- Directed by: Rahul Dholakia
- Written by: Neeraj Vora
- Produced by: Kishor Dadlaney; Lal Dadlaney;
- Starring: Jimmy Sheirgill; Kim Sharma; Paresh Rawal;
- Cinematography: Ashok Kumar
- Edited by: Chandan Arora
- Music by: Jatin–Lalit
- Release date: 15 November 2002;
- Country: India
- Language: Hindi

= Kehtaa Hai Dil Baar Baar =

Kehtaa Hai Dil Baar Baar is a 2002 Indian Hindi-language romantic film directed by Rahul Dholakia, starring Jimmy Sheirgill, Kim Sharma and Paresh Rawal.

==Plot==

Ranchhod Rai Patel (Paresh Rawal) is an egotistical and arrogant self-made Gujarati man who arrived from India and settled in New York. He started his career cleaning latrines and dirty clothes, then moved on to working in a restaurant, saving enough money to own one, and then finally owned twelve. He became an extremely successful real-estate magnate and was so big-headed that he started calling himself "THE Roger Patel." He married Kamla, and they were soon proud parents of two lovely daughters, Namrata and Ritu. When the girls are grown, the overprotective Roger arranges a marriage for Namrata with a property owner, a professional Patel man named Prem. Ritu Patel (Kim Sharma), a doctor, informs that she has met her soul mate also, Sunder Kapoor (Jimmy Sheirgill), who is part-Punjabi and part-Madrasi and is definitely not a Patel, nor a property owner, and not even a professional.

==Cast==

- Jimmy Sheirgill as Sunder Kapoor
- Kim Sharma as Ritu Patel
- Paresh Rawal as Ranchhod Rai "The Roger" Patel
- Johnny Lever as Natwar
- Ranjeet as Immigration Officer
- Neena Kulkarni as Kamla Patel

==Soundtrack==
Lyrics: Sameer

| # | Title | Singer(s) |
|---|---|---|
| 1 | "Deewano Ko Pata Hai" | Udit Narayan, Sadhana Sargam |
| 2 | "Jaane Kab Anjaane" | Kumar Sanu, Kavita Krishnamurthy |
| 3 | "Dikri Amhari" | Udit Narayan, Poornima |
| 4 | "Aasman Se Chand Laoon" | Shaan |
| 5 | "Dhol Baje" | Udit Narayan, Kavita Krishnamurthy |
| 6 | "India Se Aaya" | Lalit Pandit |
| 7 | "India Se Aaya" II | Adnan Sami |
| 8 | "Life Is Beautiful" (Instrumental) |  |

==Reception==
Sukanya Verma of Rediff.com wrote, "An inexperienced star cast, barring Rawal and Johnny Lever (minus his trademark funny oneliners), lack of crisp humor and engaging screenplay are some of the immediate flaws that go against KHDBB. This movie has everyone doing their own thing, almost". Taran Adarsh of Bollywood Hungama wrote, "The writers seem to have borrowed from the tried and tested stuff, which explains why the narrative does not hold your attention as the drama unfolds.

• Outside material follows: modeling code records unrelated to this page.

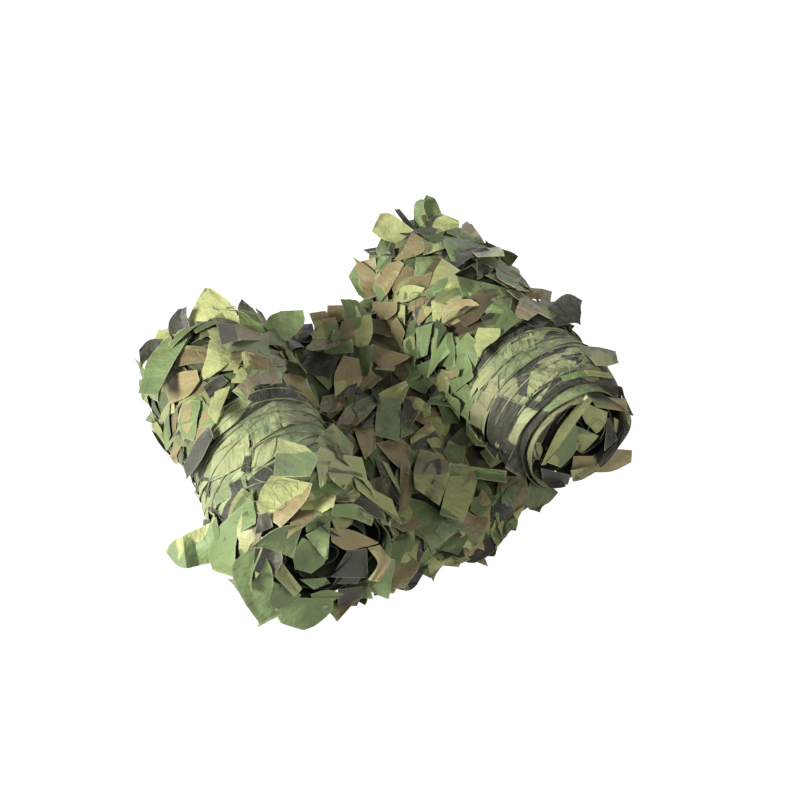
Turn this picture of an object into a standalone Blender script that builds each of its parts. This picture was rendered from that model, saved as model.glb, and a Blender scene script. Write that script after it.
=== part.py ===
"""A camouflage net, rolled up from both ends into two rolls, with the crumpled stretch between them.

The net is one length of cloth, cut all over into leaves and tied to a twine netting, then folded to the width of a
roll. So it is one solid here: two wound rolls, the stretch between them, and the leaves that stand out of both.
The runs of netting twine that lie taut over the bare bands of each roll are pieces of their own.

Metres, +Z up. The rolls run along Y with their nearer ends towards -Y, and the net stands on z = 0 with the origin
under the middle of its box.
"""

import math
import random
from dataclasses import dataclass

import bmesh
import bpy
from mathutils import Vector
from mathutils.bvhtree import BVHTree

# Driving dimensions
ROLL_LENGTH = 0.51
ROLL_RADIUS = 0.115
ROLL_CENTRE_HEIGHT = 0.110
ROLL_SPACING = 0.466
ROLL_STAGGER = 0.11
ROLL_YAW = math.radians(2.85)

# The wound form: how far the cloth lies from a plain drum, the ridges of its bands, and the turns in its ends
LUMP = 0.006
BAND_RIDGE = 0.006
BAND_SLANT = 0.016
END_CROWN = 0.012
END_TURN_PITCH = 0.036
END_TURN_DEPTH = 0.011
RIM_DROOP = 0.012
FLAT_SPOT_RISE = 0.006

# The stretch between the rolls: its height at front, middle and back, and how far it passes the rolls at each end
WEB_HEIGHTS = (0.050, 0.078, 0.118)
WEB_SIDE = 0.12  # how far under the rolls it reaches, from their axes, as a share of the spacing
WEB_OVERHANG_FRONT = 0.022
WEB_OVERHANG_BACK = 0.034
WEB_EDGE_ROUNDING = 0.16
WEB_EDGE_HEIGHT = 0.012
WEB_EDGE_WAVE = 0.012
WEB_LUMP = 0.011

# Leaves: flaps that are cut free on all sides but the root, and how thickly they are scattered
LEAF_LENGTH = (0.046, 0.070)
LEAF_WIDTH = (0.036, 0.050)
LEAF_THICKNESS = 0.0026
LEAF_SINK = 0.007
LEAF_LIFT = (0.010, 0.026)
FLOOR_CLEARANCE = 0.0009
LEAF_SPACING = 0.040
ROLL_LEAF_PLACES = 74
WEB_LEAF_PLACES = 26
WEB_EDGE_LEAVES = 4
END_LEAVES = 10
END_LEAF_LEAN = (0.7, 1.3)  # from straight out of the end towards the rim, in radians
BAND_MARGIN = 0.004

# Netting twine
TWINE_DIAMETER = 0.003
TWINE_GAP = 0.0007
TWINE_REACH = (10, 236)  # the degrees round a roll that a taut run covers, from the stretch between to the floor
TWINE_STEP = 7

# Mesh density
RING_POINTS = 24
END_RINGS = 8
PLAIN_STATION = 0.040
WEB_COLUMNS = 9
WEB_ROWS = 16
FLAT_ENOUGH = math.radians(3.0)

CLOTH_GREEN = (0.16, 0.22, 0.09)
TWINE_GREEN = (0.22, 0.25, 0.12)


@dataclass(frozen=True)
class Roll:
    """One of the two rolls. Inward is +1 where the other roll lies towards +X, and -1 where it lies towards -X."""

    name: str
    inward: int
    band: tuple  # where the bare band of taut cloth lies, as shares of the length from the front end
    strips: int  # how many strips lie side by side in the band
    phase: float

    @property
    def yaw(self):
        return self.inward * ROLL_YAW

    @property
    def centre(self):
        return Vector((-self.inward * ROLL_SPACING / 2, -self.inward * ROLL_STAGGER / 2, ROLL_CENTRE_HEIGHT))


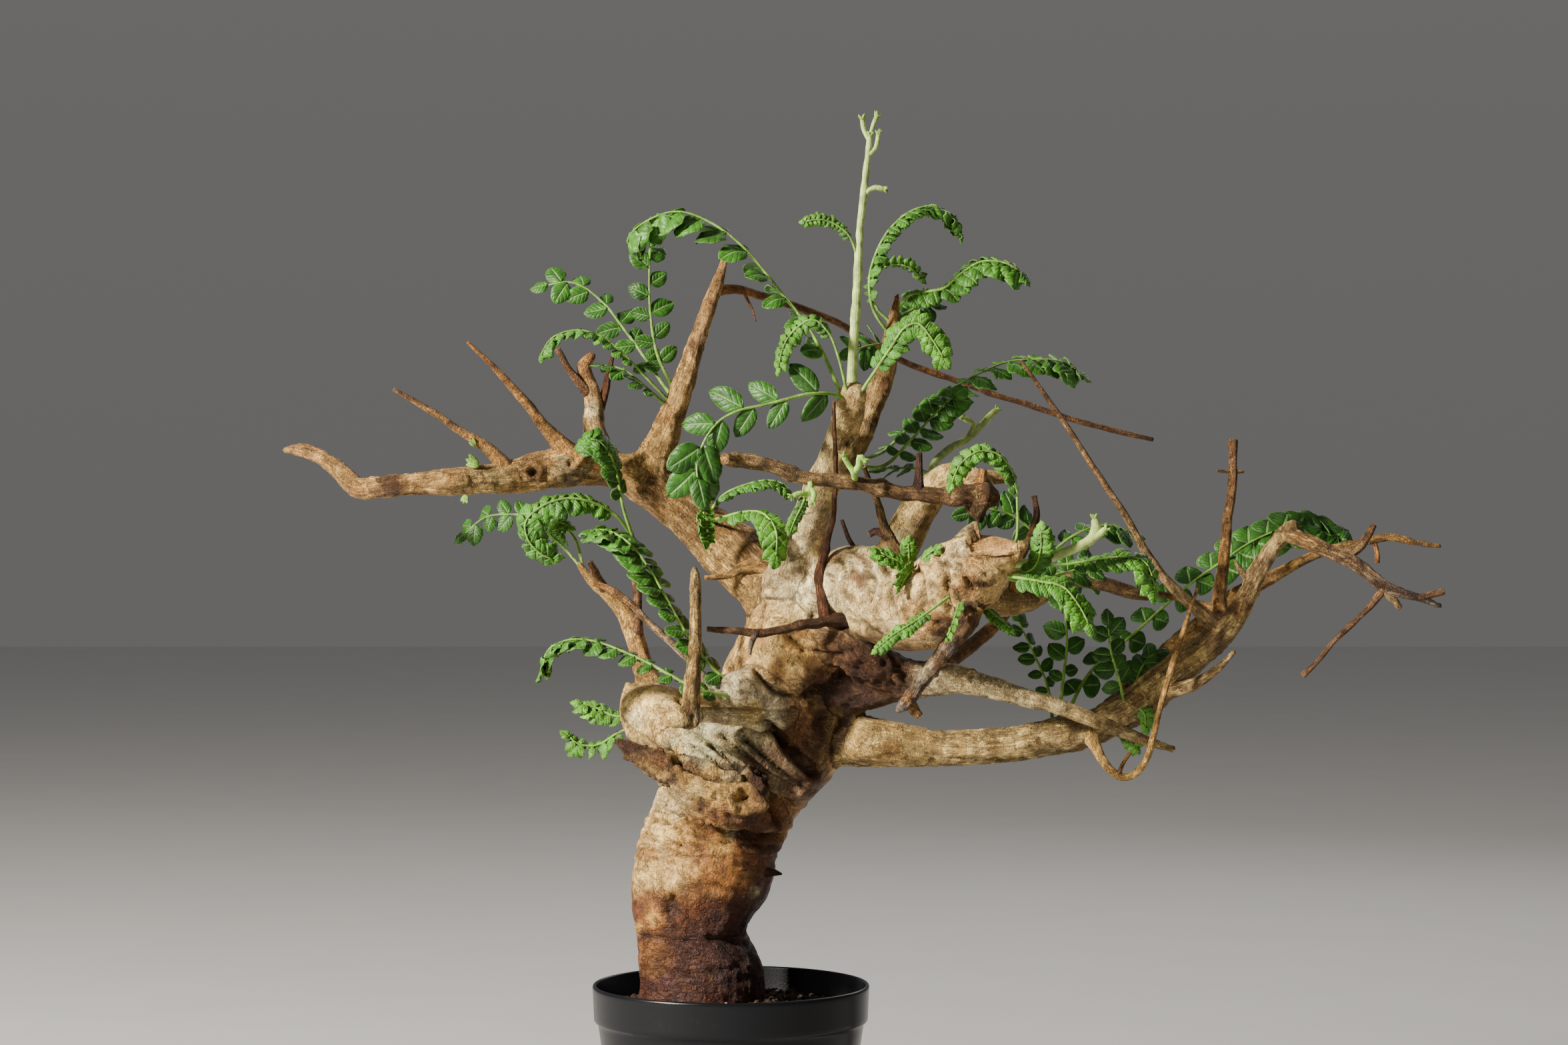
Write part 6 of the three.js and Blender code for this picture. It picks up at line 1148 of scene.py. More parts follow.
def sawn(corners, tint, crack):
    """Takes off the wood that stands past each sawn face, and bares fresh wood with a dark edge there"""
    for middle, reach, facing in SAWN:
        facing = unit(np.array(facing))
        past = (corners - placed(middle)) @ facing
        near = np.linalg.norm(corners - placed(middle), axis=1) < reach
        corners = corners - np.where(near & (past > 0), past, 0)[:, None] * facing
        bare = near * smoothstep(-0.5, 0.1, past)
        edge = smoothstep(0.8, 0.2, np.abs(past + 0.9)) * 0.8
        tint = blended(tint, "cut", bare)
        crack = np.where(near, np.maximum(crack * (1 - bare), edge), crack)
    return corners, tint, crack


def make_limbs():
    names = [name for name, limb in LIMBS.items() if not limb["twig"]]
    grid = WoodGrid(Skeleton(names), WOOD_GRID)
    corners, faces = grid.net()
    limb, radius, grain, tint = grid.read(corners)
    bark = Bark(corners, corner_normals(corners, faces), limb, radius, grain, names)
    corners, crack = bark.carve()
    corners, tint, crack = sawn(corners, stained(tint, bark), crack)
    return mesh_object("bark_and_limbs", corners, faces, floats={"crack": crack, "fibre": bark.fibre},
                       colours={"tint": tint}, vectors={"grain": (grain + limb[:, None] * GRAIN_SHIFT) * MM})


def swept(route, sides, seed, rough):
    """One closed twig: rings round a route with ridges, swollen nodes and broken ends. It comes as corners,
    faces, grain, cracks, the share of its length at each corner, and which corners are on a broken end"""
    centres, radii, along = smooth_path(route, TWIG_STEP)
    ahead, up, side = carried_frames(centres, GRAIN_UPPER)
    turns = np.arange(sides) / sides * FULL_TURN
    node = np.maximum(0, wavering(along / 5.5, seed) - 0.25) * 0.45 * rough
    wander = np.stack([wavering(along / 7, seed + 7, row) for row in (3, 9)], -1)
    ease = np.sin(np.pi * np.clip(along / along[-1], 0, 1))[:, None]
    drift = np.minimum(radii[:, :1], 1.6) * 0.35 * rough * wander * ease
    centres = centres + up * drift[:, :1] + side * drift[:, 1:]
    circle = np.stack([np.cos(turns), np.sin(turns), np.zeros(sides)], -1)
    corners, grain, crack = [], [], []
    for i, centre in enumerate(centres):
        radius = radii[i, 0] * (1 + node[i])
        out = np.outer(np.cos(turns), up[i]) + np.outer(np.sin(turns), side[i])
        ridge = layered(circle * 1.6 + (0, 0, along[i] / 6) + seed * 3.1, 2, seed)
        corners.append(centre + out * (radius * (1 + rough * (0.26 * ridge - 0.05)))[:, None])
        grain.append(circle * radius + (0, 0, along[i]))
        crack.append(smoothstep(0.16, 0.0, np.abs(ridge)) * 0.6)
    rings = len(centres)
    corners = np.vstack(corners)
    grain = np.vstack(grain)
    crack = np.concatenate(crack)
    share = np.repeat(along / along[-1], sides)
    cut = np.zeros(len(corners))
    ends = []
    for ring, way, first in ((0, -1, 0), (rings - 1, 1, (rings - 1) * sides)):
        out = ahead[ring] * way * radii[ring, 0]
        inner = (corners[first:first + sides] - centres[ring]) * 0.82 + centres[ring] + out * 0.16
        start = len(corners)
        corners = np.vstack([corners, inner, centres[ring] + out * 0.1])
        grain = np.vstack([grain, grain[first:first + sides] * 0.5, grain[first:first + 1] * 0])
        crack = np.concatenate([crack, np.full(sides, 0.1), [0.35]])
        cut = np.concatenate([cut, np.ones(sides + 1)])
        share = np.concatenate([share, np.full(sides + 1, share[first])])
        for k in range(sides):
            n = (k + 1) % sides
            a, b, c, d = first + k, first + n, start + n, start + k
            tip = start + sides
            ends.append((a, b, c, d) if way > 0 else (b, a, d, c))
            ends.append((d, c, tip, tip) if way > 0 else (c, d, tip, tip))
    quads = ring_faces(rings, sides)
    caps = np.array(ends)
    caps = np.vstack([caps[:, [0, 1, 2]], caps[caps[:, 2] != caps[:, 3]][:, [0, 2, 3]]])
    return corners, np.vstack([quads[:, [0, 1, 2]], quads[:, [0, 2, 3]], caps]), grain, crack, share, cut


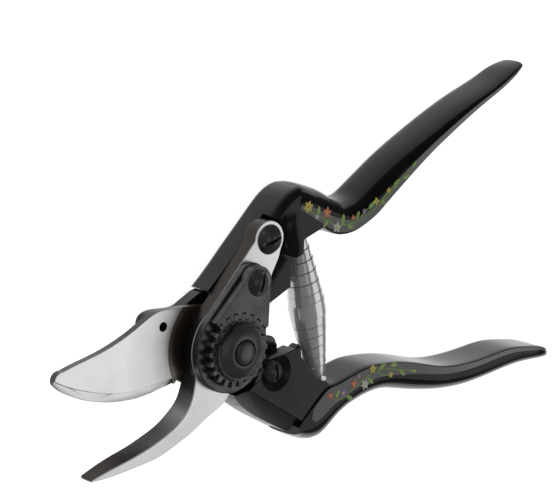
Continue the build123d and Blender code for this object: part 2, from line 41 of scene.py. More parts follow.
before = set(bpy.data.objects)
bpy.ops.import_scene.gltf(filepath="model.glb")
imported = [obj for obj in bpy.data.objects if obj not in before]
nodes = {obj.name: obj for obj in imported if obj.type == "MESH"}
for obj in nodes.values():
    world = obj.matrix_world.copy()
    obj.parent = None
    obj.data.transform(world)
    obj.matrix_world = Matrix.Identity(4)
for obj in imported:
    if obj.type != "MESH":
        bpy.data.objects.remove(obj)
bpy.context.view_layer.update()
mm = 0.001
tau = 2 * math.pi
print("frame loaded,", len(nodes), "pieces")


def levels(node):
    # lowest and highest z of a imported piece, in millimetres
    low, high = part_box(node)
    return low.z / mm, high.z / mm


def node(tree, kind, **sockets):
    # a shader node with its named input values set
    made = tree.nodes.new(kind)
    for name, value in sockets.items():
        made.inputs[name.replace("_", " ")].default_value = value
    return made


def blankMaterial(name):
    # a new material, with its tree, its surface shader and its texture coordinates
    made = bpy.data.materials.new(name)
    made.use_nodes = True
    tree = made.node_tree
    return made, tree, tree.nodes["Principled BSDF"], tree.nodes.new("ShaderNodeTexCoord")


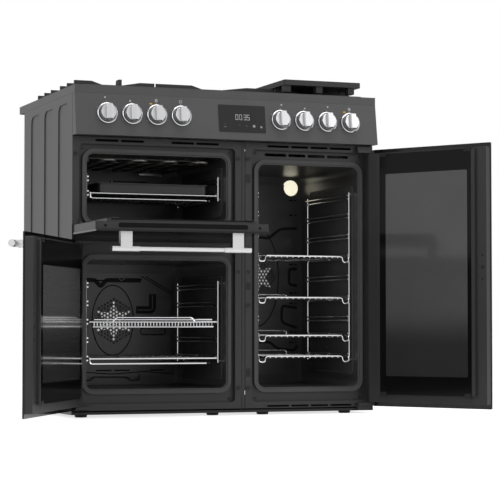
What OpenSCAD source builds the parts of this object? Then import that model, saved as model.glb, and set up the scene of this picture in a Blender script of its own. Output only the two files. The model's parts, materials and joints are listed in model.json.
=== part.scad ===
// Range cooker, 900 mm wide: gas hob with griddle, sloping fascia with eight knobs,
// a drop-door grill oven above a side-opening main oven, and a tall side-opening oven.
// Millimetres. X across (left to right), Y to the back, Z up. Origin on the floor,
// midway across, under the front lip of the hob. The doors are drawn open.

/* [Overall] */
// Width over the side panels and the hob
width = 900; // [880:1:960]
// Height of the hob's rim above the floor
hob_height = 910; // [900:1:930]
// Depth of the hob from its front lip to its back edge
depth = 605; // [590:1:640]
// Width of the left column, which holds the two short ovens
left_column = 495; // [480:1:515]

/* [Sheet metal] */
// Thickness of the front frames and the hob
front_sheet = 1.5; // [1:0.1:2]
// Thickness of the side, back and base sheets
case_sheet = 1.2; // [0.8:0.1:1.5]
// Wall of the enamelled oven liners
liner_wall = 1.2; // [0.8:0.1:1.6]
// Height of the feet under the base
foot_height = 8; // [6:1:20]

/* [Fascia] */
// Height of the sloping control fascia
fascia_height = 116; // [110:1:130]
// How far the fascia's bottom edge stands forward of its top edge
fascia_slope = 17.6; // [10:0.1:22]
// Distance between neighbouring knobs
knob_pitch = 71.4; // [68:0.2:74]
// Distance from the middle of the cooker to the innermost knobs
knob_inner = 149; // [145:1:158]
// How far the knobs' pattern stands to the right of the middle
knob_shift = 3.5; // [0:0.5:6]
// Diameter of a knob's skirt
knob_diameter = 48; // [40:0.5:50]
// How far a knob stands out of its bezel
knob_height = 27; // [20:0.5:32]
// Width of the display glass
display_width = 140; // [120:1:150]
// Height of the display glass
display_height = 78; // [60:1:84]

/* [Ovens] */
// Height of the bar between the openings of the two left ovens
oven_spacing = 107; // [96:1:120]
// Height of the grill oven's opening
grill_oven_height = 184; // [170:1:190]
// Depth of the ovens behind the front flange
oven_depth = 417; // [400:1:425]
// Corner radius of the oven openings
oven_corner = 20; // [16:1:24]
// Depth of the recess that the door panels close into
recess_depth = 14; // [13:0.5:16]

/* [Doors] */
// Thickness of the outer door glass
glass_thickness = 4.5; // [4:0.5:5]
// Depth of the painted door frames
door_frame_depth = 21.5; // [20:0.5:22.5]
// How far the inner glass stands proud of the door frame
pack_height = 8.5; // [7:0.5:9]
// Opening angle of the main oven door as drawn
main_open = 120.5; // [0:0.5:121]
// Opening angle of the tall oven door as drawn
tall_open = 121; // [0:0.5:121]
// Opening angle of the grill oven door as drawn
grill_open = 90; // [0:0.5:90]
// Diameter of the door handles
handle_diameter = 18; // [14:0.5:20]
// Distance from the door glass to a handle's axis
handle_reach = 44; // [38:1:48]

/* [Shelves] */
// Diameter of the frame wires of the shelves and racks
wire = 5; // [4:0.25:5.5]
// Diameter of the thin wires of the shelf grids
grid_wire = 3.4; // [2.5:0.1:4]
// Clear gap between a shelf's side wire and the rungs it slides between
shelf_gap = 0.35; // [0.3:0.05:0.5]

/* [Hob] */
// Height of the pan supports' tops above the hob's rim
support_rise = 26; // [24:1:34]
// Width of a cast bar of the pan supports
cast_bar = 9; // [7:0.5:11]
// Thickness of the griddle plate
griddle_thickness = 15; // [10:1:18]

/* [Hidden] */

// Clearances: between sheets that don't touch, along a running pin, and round a seated piece.
air = 0.3;
running = 0.06;
seat = 0.3;

// Plan positions of the case.
left_x = -width / 2;
right_x = width / 2;
strip_width = 10;
strip_x = left_x + left_column;
tall_x = strip_x + strip_width;
front_y = 20;
flange_y = front_y + recess_depth;
liner_front = flange_y + front_sheet;
liner_back = flange_y + oven_depth;
case_back = depth - 58;

// Heights of the case.
base_z = foot_height;
hob_lip = 22;
fascia_top = hob_height - hob_lip;
fascia_z = fascia_top - fascia_height;
frame_top = fascia_z - 2;
frame_z = base_z + 11;
door_top = fascia_z - 13;
side_door_z = base_z + 12.5;

// Column edges as [left, right], then each oven's opening as [x0, x1, z0, z1].
recess_edge = 19.5;
base_rail = 40;
opening_edge = 43.5;
main_column = [left_x, strip_x];
tall_column = [tall_x, right_x];
opening_z = base_z + 69;
grill_top = door_top - 35;
grill_oven = [left_x + opening_edge, strip_x - opening_edge, grill_top - grill_oven_height, grill_top];
main_oven = [grill_oven[0], grill_oven[1], opening_z, grill_oven[2] - oven_spacing];
tall_oven = [tall_x + opening_edge, right_x - opening_edge, opening_z, door_top - 50];
recess_z = base_z + 29;
recess_top = frame_top - 20;
recess_corner = 12;
seal_band = 13.5;

// Outlines of the three door glasses when shut, as [x0, x1, z0, z1].
grill_glass = [left_x + 2, strip_x - 0.5, grill_oven[2] - 45, door_top];
main_glass = [left_x + 2, strip_x + 1, side_door_z + 0.5, grill_glass[2] - 10.5];
tall_glass = [tall_x - 2, right_x - 2, side_door_z, door_top];

// Door layers from front to back when shut.
door_gap = 4;
frame_back = front_y - door_gap;
frame_front = frame_back - door_frame_depth;
glass_front = frame_front - glass_thickness;
pack_back = frame_back + pack_height;
inner_glass_thickness = 4;
frame_side_inset = 1.5;
frame_end_inset = 12;
pack_side_inset = 34;
side_rim = 11;
pack_top_inset = 17;

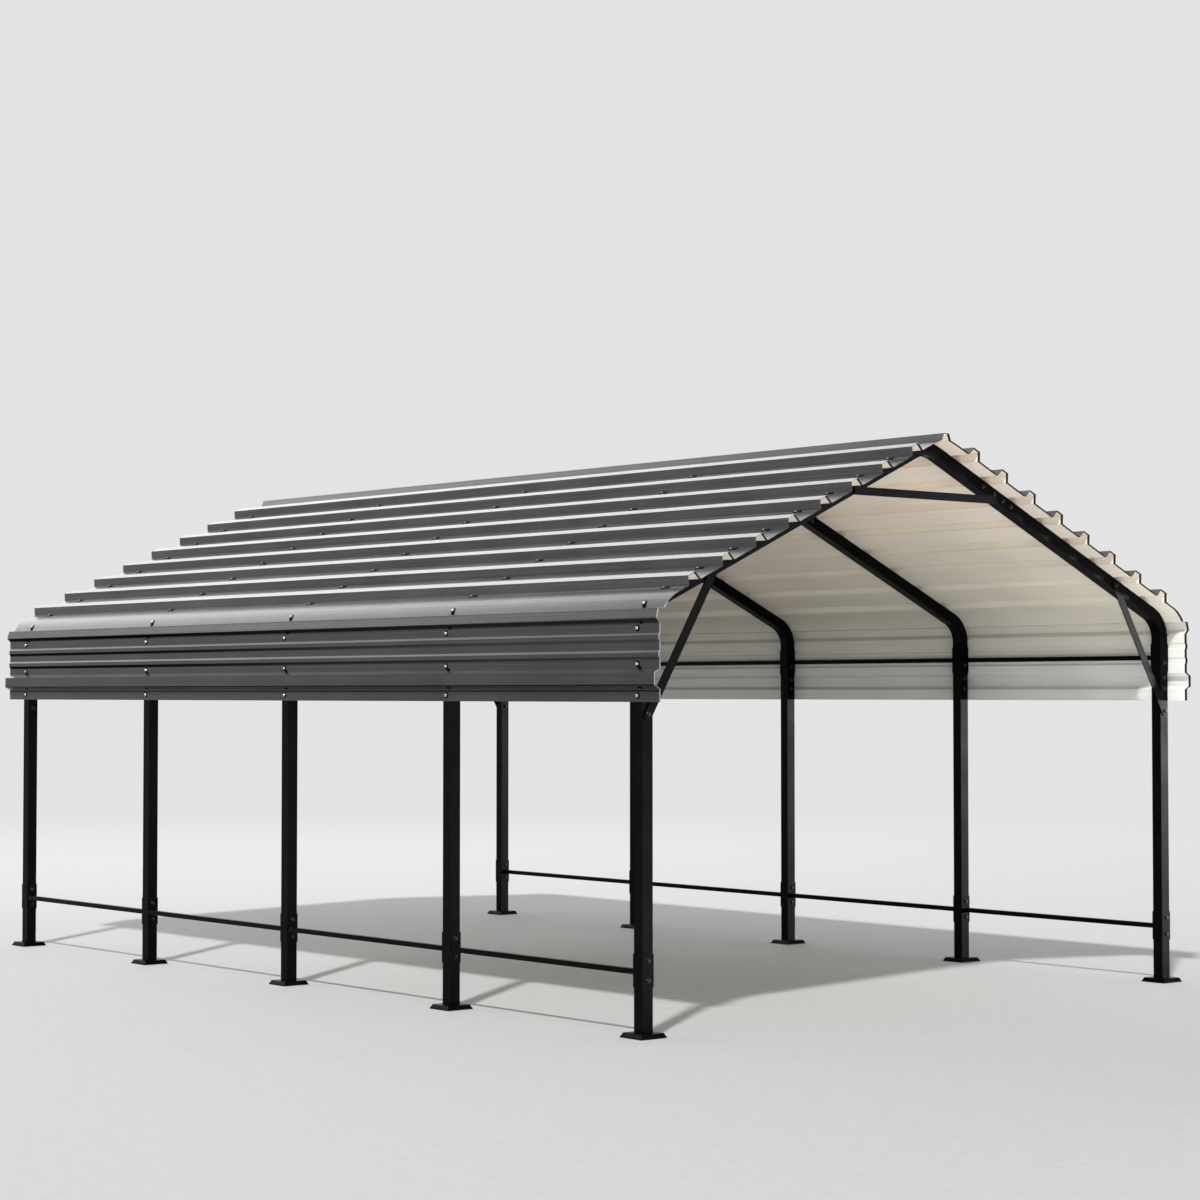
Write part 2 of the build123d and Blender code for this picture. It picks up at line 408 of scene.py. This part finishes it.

Even the direction leaves a lot to be desired. The story telling is far from convincing". Kavitha K of Deccan Herald wrote, "The script is weak, the supporting cast flounders and the story is far-fetched, even by our filmi standards, so don’t expect Paresh Rawal to carry this one forward."